M. Aubin a souligné que le représentant de la circonscription Rideau-Vanier, Mathieu Fleury, n’a pas été en mesure de représenter les citoyens dans cette affaire, pour cause de conflit d’intérêts, puisque son père est impliqué dans la compagnie immobilière Claridge. Pour cette raison M. Fleury n’a pas désiré s’entretenir avec La Rotonde.
Une menace pour les résidents
Caroline Ramirez, témoin experte pour l’Association communautaire de la Basse-Ville, et présente dans les négociations avec la Commission des affaires municipales de l’Ontario, argumente que « la ville n’a même pas développé de plan patrimonial pour le district ». Mme Ramirez décrit l’impact de ces projets comme étant « une opposition entre une sphère qui cherche à faire de l’argent […] et une sphère sociale et culturelle.
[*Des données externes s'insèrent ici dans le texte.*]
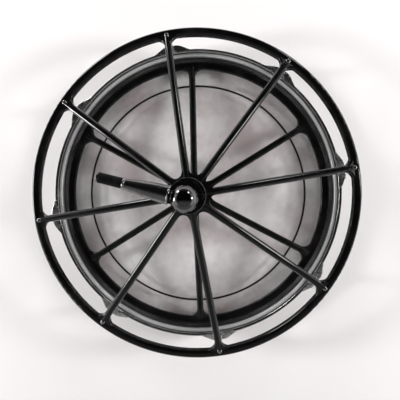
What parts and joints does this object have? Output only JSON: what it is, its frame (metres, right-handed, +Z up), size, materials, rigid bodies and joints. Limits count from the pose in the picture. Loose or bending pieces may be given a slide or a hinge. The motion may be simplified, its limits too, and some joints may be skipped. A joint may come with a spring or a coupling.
{
  "type": "rotary tuned frame drum",
  "caption": "Shell-less rotary-tuned drum lying head down: open black spider frames, chrome hoop, clear head, central screw spindle with ball knob and tuning lever.",
  "frame": {"origin": "centre of the ring on which the playing-side rim of the counterhoop rests, on the spindle axis; everything stands above Z = 0", "axes": "+Z up along the spindle, from the playing head towards the ball knob; +X and +Y across the drum, the tuning lever pointing close to -X"},
  "size_m": [0.3948, 0.3948, 0.1987],
  "materials": {
    "black_gloss_paint": "gloss black stoved paint on an aluminium casting",
    "black_satin_paint": "satin black paint on an aluminium casting",
    "blackened_steel": "oil-blackened steel",
    "hoop_chrome": "chromed sheet steel",
    "rod_steel": "bright zinc plated steel",
    "bare_aluminium": "drawn, semi bright",
    "clear_film": "clear polyester film",
    "stripe_black": "thin dark laminate",
    "bearing_bronze": "oiled bronze",
    "bearing_steel": "ground hardened steel",
    "mirror_chrome": "polished chrome",
    "smoked_chrome": "dark nickel plate",
    "grip_rubber": "smooth black sleeve"
  },
  "bodies": {
    "tension_frame": {"tension_spider": "black_gloss_paint", "thread_bush": "blackened_steel", "bush_screws": "blackened_steel", "counterhoop": "hoop_chrome", "tension_rods": "rod_steel", "rod_washers": "rod_steel", "flesh_hoop": "bare_aluminium", "head_film": "clear_film", "stripe_ring": "stripe_black"},
    "bearing_frame": {"bearing_spider": "black_satin_paint", "journal_bush": "bearing_bronze", "thrust_race_lower": "bearing_steel", "thrust_balls": "bearing_steel", "thrust_cage": "bearing_bronze"},
    "spindle": {"spindle": "rod_steel", "thrust_race_upper": "bearing_steel", "end_washer": "rod_steel", "end_screw": "blackened_steel", "lock_nut": "blackened_steel", "knob": "mirror_chrome", "knob_screw": "blackened_steel", "lever_rod": "rod_steel", "lever_neck": "blackened_steel", "lever_collar": "mirror_chrome", "lever_shank": "smoked_chrome", "lever_ferrule": "mirror_chrome", "grip_sleeve": "grip_rubber", "grip_cap": "bare_aluminium"}
  },
  "joints": [
    {"name": "head_press", "type": "slide", "parent": "tension_frame", "child": "bearing_frame", "axis": [0, 0, 1], "range_m": [-0.0025, 0.00125], "deforming": ["head_film", "stripe_ring"]},
    {"name": "spindle_turn", "type": "hinge", "parent": "bearing_frame", "child": "spindle", "pos_m": [0, 0, 0.1], "axis": [0, 0, 1], "range_deg": [-360, 180]}
  ],
  "couplings": [
    {"joint": "spindle_turn", "follows": "head_press", "rad_per_m": 2513.3}
  ]
}
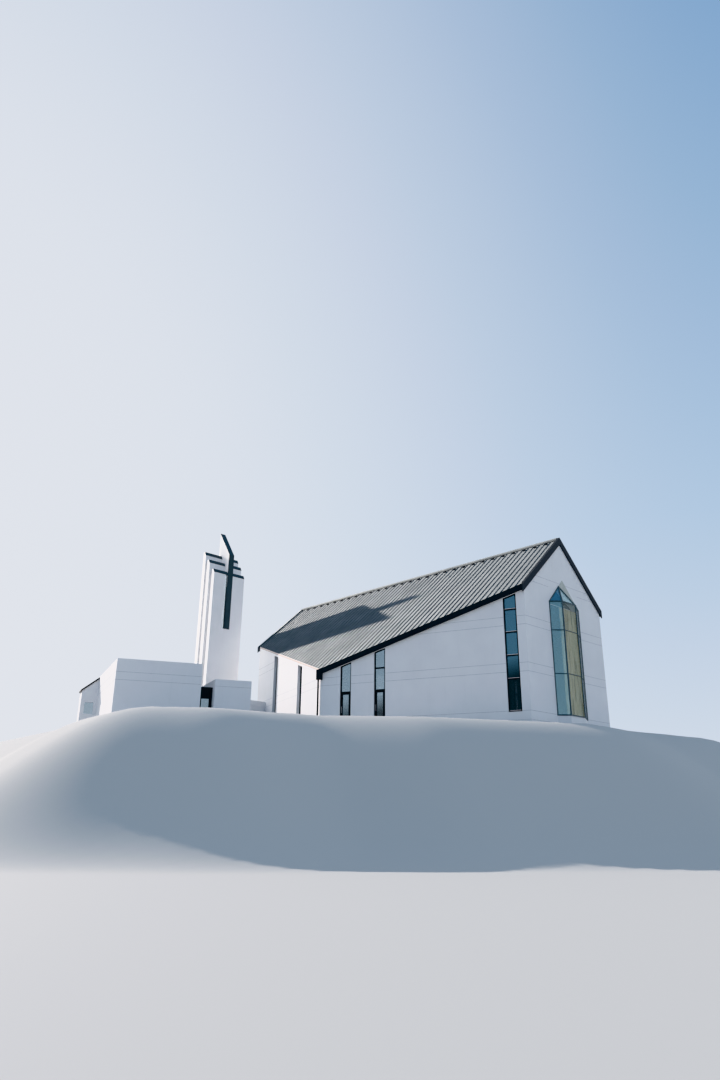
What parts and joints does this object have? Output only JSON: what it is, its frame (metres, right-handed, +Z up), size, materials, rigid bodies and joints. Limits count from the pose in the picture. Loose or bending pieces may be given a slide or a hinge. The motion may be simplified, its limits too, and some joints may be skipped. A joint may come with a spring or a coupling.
{
  "type": "modern church building with a bell tower",
  "caption": "White modern church: tall hexagonal nave under a steep seamed metal roof, folded glass bay in the gable, low flat wing with the entrance, slab bell tower with a fin and cross.",
  "frame": {"origin": "on the ground under the middle of the front gable wall", "axes": "+Z up, +Y along the ridge from the front gable to the rear gable, +X to the right seen from the front"},
  "size_m": [30.3264, 34.1152, 20.76],
  "materials": {
    "white_concrete": "white painted cast concrete, matt",
    "dark_frame": "dark satin paint",
    "roof_metal": "standing seam sheet, satin",
    "black_metal": "black satin paint",
    "window_glass": "clear glazing that mirrors the sky",
    "curtain_cloth": "beige woven cloth in upright folds",
    "floor_concrete": "plain concrete"
  },
  "bodies": {
    "building": {"back_arm": "dark_frame", "bay_curtain": "curtain_cloth", "bay_frame": "dark_frame", "bay_glass": "window_glass", "bay_head_panel": "roof_metal", "cross_glass": "window_glass", "curtain_rail": "dark_frame", "entrance_frame": "dark_frame", "front_gable": "white_concrete", "front_left_wall": "white_concrete", "front_right_wall": "white_concrete", "front_verge": "black_metal", "lean_to_roof": "black_metal", "lean_to_walls": "white_concrete", "lean_to_window": "window_glass", "left_downpipe": "black_metal", "left_front_window": "dark_frame", "left_gutter": "black_metal", "left_knee_slot": "dark_frame", "left_middle_window": "dark_frame", "left_rear_slot": "dark_frame", "left_rear_window": "dark_frame", "low_hall_floor": "floor_concrete", "low_hall_roof": "roof_metal", "low_hall_walls": "white_concrete", "meeting_block_floor": "floor_concrete", "meeting_block_roof": "roof_metal", "meeting_block_walls": "white_concrete", "middle_arm": "dark_frame", "nave_floor": "floor_concrete", "porch_fascia": "dark_frame", "porch_floor": "floor_concrete", "porch_roof": "roof_metal", "rear_gable": "white_concrete", "rear_left_wall": "white_concrete", "rear_right_wall": "white_concrete", "rear_verge": "black_metal", "ridge_cap": "roof_metal", "right_downpipe": "black_metal", "right_front_window": "dark_frame", "right_gutter": "black_metal", "right_knee_slot": "dark_frame", "right_middle_window": "dark_frame", "right_rear_slot": "dark_frame", "right_rear_window": "dark_frame", "roof_left_slope": "roof_metal", "roof_right_slope": "roof_metal", "tower_back_slab": "white_concrete", "tower_cross": "dark_frame", "tower_fin": "white_concrete", "tower_front_slab": "white_concrete", "tower_middle_slab": "white_concrete"},
    "entrance_leaf": {"entrance_door": "dark_frame"},
    "middle_side_leaf": {"middle_side_door": "dark_frame"},
    "rear_side_leaf": {"rear_side_door": "dark_frame"}
  },
  "joints": [
    {"name": "entrance_hinge", "type": "hinge", "parent": "building", "child": "entrance_leaf", "pos_m": [-14.48702, 19.37862, 1.7], "axis": [0, 0, 1], "range_deg": [0, 90]},
    {"name": "middle_side_hinge", "type": "hinge", "parent": "building", "child": "middle_side_leaf", "pos_m": [-7.76187, 9.02854, 1.7], "axis": [0, 0, 1], "range_deg": [0, 90]},
    {"name": "rear_side_hinge", "type": "hinge", "parent": "building", "child": "rear_side_leaf", "pos_m": [-8.606, 11.44537, 1.7], "axis": [0, 0, 1], "range_deg": [0, 90]}
  ]
}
Le problème c’est qu’il n’y a aucune vision à long terme pour valoriser le patrimoine du Marché By. » Qualifiant les opposants de l’Association d’individus ayant « mauvaise foi », elle explique qu’« ils n’ont pas fourni certains documents que l’Association demandait, des semaines avant l’audience ».
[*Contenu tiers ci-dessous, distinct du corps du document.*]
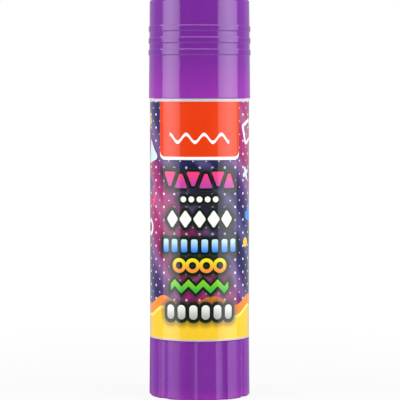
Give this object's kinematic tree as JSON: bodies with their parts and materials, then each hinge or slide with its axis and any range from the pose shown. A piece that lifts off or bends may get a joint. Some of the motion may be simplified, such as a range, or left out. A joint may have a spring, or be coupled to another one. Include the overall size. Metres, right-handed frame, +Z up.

Mme Benali indique que la construction de nouvelles habitations qui attirent une autre classe sociale est susceptible de modifier la dynamique du quartier à long terme, puisque ces condominiums sont davantage destinés à une population aisée. Elle explique que les résidents actuels seront donc pris avec une spéculation qui haussera l’ensemble des coûts. « Les résidents qui étaient là, tranquilles, vont se retrouver à payer des taxes plus cher, et à long terme, ils risquent de quitter ».
Devenue un espace extrêmement prisé par les promoteurs immobiliers, la Basse-Ville est lieu de nombreux enjeux de développement urbain. M. Aubin souligne qu’alors « qu’on pense que tout est protégé, c’est une bataille constante avec la ville et les développeurs pour essayer de protéger la Basse-Ville et le Marché By. » La décision de la Commission concernant la hauteur de l’édifice à condos, qui sera adjacent à l’hôtel et qui remplace l’édifice de l’Union du Canada, sera annoncée dans les prochaines semaines.